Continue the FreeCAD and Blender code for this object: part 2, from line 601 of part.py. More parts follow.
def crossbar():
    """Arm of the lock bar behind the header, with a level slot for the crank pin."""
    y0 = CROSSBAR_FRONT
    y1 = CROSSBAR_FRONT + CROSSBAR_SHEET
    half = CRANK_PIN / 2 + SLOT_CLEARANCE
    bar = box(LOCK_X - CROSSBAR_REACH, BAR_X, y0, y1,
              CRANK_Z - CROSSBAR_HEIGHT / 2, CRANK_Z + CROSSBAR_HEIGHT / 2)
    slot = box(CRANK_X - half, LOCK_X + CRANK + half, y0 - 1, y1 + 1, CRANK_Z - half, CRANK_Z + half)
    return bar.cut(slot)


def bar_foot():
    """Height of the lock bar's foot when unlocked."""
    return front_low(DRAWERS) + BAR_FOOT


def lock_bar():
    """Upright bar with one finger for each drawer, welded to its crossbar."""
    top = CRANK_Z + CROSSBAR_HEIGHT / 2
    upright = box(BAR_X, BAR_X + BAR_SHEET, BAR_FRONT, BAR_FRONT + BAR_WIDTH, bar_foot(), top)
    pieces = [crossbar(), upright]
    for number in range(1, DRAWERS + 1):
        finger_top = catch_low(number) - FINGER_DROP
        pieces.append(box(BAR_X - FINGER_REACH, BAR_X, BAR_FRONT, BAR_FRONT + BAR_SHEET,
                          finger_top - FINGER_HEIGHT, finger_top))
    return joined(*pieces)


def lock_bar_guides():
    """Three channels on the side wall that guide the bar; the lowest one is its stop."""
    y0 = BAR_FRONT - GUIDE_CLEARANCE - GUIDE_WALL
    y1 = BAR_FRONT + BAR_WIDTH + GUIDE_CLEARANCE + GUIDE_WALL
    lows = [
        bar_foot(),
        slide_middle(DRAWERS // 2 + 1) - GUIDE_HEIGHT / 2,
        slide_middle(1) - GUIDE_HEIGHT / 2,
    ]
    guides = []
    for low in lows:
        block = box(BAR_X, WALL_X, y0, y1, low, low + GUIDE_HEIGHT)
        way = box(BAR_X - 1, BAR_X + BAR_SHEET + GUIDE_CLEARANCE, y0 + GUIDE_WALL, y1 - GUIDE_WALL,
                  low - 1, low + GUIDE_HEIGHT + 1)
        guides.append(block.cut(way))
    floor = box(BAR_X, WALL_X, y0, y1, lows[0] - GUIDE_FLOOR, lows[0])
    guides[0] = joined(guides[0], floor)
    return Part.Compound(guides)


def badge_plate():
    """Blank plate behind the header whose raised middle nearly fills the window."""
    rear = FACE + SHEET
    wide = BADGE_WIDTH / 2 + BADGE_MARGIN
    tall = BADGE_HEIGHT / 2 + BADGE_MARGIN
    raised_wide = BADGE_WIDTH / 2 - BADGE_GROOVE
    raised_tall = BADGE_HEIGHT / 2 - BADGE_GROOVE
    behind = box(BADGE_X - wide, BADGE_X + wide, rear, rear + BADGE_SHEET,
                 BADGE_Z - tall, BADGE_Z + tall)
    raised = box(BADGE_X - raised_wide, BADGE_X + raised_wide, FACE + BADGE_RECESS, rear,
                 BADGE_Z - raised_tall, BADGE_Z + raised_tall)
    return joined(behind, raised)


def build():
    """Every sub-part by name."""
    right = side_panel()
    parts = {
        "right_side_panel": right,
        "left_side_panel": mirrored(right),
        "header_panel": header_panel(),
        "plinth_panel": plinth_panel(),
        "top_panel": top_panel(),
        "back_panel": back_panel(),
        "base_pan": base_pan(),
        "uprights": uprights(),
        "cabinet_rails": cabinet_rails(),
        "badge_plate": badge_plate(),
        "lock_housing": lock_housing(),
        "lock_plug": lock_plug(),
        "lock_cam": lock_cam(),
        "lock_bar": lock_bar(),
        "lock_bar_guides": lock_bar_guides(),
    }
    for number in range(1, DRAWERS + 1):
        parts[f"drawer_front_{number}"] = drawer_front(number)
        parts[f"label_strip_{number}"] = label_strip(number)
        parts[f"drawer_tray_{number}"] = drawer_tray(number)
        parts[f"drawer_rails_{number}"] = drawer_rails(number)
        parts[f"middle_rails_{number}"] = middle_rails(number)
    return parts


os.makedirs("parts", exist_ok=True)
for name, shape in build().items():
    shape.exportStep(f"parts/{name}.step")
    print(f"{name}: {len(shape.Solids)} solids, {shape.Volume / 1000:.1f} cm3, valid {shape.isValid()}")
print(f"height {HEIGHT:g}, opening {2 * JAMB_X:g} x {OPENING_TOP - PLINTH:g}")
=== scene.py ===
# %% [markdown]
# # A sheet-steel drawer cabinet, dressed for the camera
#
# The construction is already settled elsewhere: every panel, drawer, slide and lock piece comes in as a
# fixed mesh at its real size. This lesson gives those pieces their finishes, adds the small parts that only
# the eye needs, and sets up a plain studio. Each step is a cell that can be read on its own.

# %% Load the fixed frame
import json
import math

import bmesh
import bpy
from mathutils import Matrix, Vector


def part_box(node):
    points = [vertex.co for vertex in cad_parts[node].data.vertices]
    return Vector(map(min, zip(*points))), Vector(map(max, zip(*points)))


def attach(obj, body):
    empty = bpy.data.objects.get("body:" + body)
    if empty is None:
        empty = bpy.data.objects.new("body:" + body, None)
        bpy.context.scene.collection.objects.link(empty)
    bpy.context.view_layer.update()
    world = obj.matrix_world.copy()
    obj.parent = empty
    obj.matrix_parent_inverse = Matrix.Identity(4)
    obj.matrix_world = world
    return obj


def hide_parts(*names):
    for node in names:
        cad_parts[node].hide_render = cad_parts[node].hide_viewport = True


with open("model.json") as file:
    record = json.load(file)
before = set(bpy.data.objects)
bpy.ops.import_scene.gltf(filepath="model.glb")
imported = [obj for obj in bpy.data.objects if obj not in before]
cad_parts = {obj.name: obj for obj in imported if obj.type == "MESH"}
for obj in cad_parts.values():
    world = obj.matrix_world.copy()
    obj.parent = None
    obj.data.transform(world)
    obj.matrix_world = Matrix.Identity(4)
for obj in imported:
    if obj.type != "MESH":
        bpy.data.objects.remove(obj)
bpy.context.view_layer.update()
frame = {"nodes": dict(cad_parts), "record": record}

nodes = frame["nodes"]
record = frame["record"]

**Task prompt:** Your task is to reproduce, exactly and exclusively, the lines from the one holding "imported = [obj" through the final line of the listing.

**Complete answer:**
imported = [obj for obj in bpy.data.objects if obj not in before]
cad_parts = {obj.name: obj for obj in imported if obj.type == "MESH"}
for obj in cad_parts.values():
    world = obj.matrix_world.copy()
    obj.parent = None
    obj.data.transform(world)
    obj.matrix_world = Matrix.Identity(4)
for obj in imported:
    if obj.type != "MESH":
        bpy.data.objects.remove(obj)
bpy.context.view_layer.update()
frame = {"nodes": dict(cad_parts), "record": record}

nodes = frame["nodes"]
record = frame["record"]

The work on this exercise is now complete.